I thought this was a puffball at first when I saw it growing all over the place in giant balls. Then I found this one and wasn't sure anymore. Most of the mushrooms I found on the hill were edible, but I didn't have my identification book with me to help me confirm - I was not going to take the risk!

Lycoperdon foetidum

Vermillion Waxcap

Scarlet Waxcap

Butter Waxcap

Don't know what this one is. I remember hearing about a mushroom that is like bread. That's what this one was like.

It's decided... I'm going to knit a hat with the purple wool I brought with me.
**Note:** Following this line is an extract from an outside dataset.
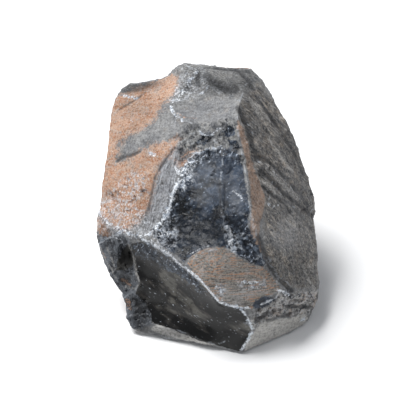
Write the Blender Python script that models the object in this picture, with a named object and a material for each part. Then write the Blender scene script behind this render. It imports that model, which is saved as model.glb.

What a beautiful evening. A lovely sit - Metta Bhavana of course. Then a really lovely walk up the hill to watch the sunset. Maybe later if I'm feeling brave, I'll go out and see the stars! Actually I think I'll just look out the upstairs window... ahem...this fear has got to go.

Crescent moon
mountain roots
setting sun


Anonymous said...

This was a very beautiful post. I enjoyed getting a glimpse into your solitary life, which shows though that we are not so solitary after all. I usually go into seclusion by conducting research on isolated islands or I hike long distance trails, but that's when we really learn you can never be really alone. It's just nice to get away from all of the insanity of the human race, but I believe anything that follows a circle and repeats the same thing over and over again is insane. So I guess one secret is to see the beauty in all of the chaos of the world. Then, I think we can just laugh and chuckle at everything we see when we re-emerge into the heart of society. It's quite the wild and strange world we live in. Lets see what we can create with it.

Carrie said...

I hear what you're saying about seclusion. I just did a sugar detox at my family's lake house in Alabama (USA) and the neighbors kept dropping by. I was annoyed but I didn't want to be rude! I crave alone time and I'm enjoying reading your experience.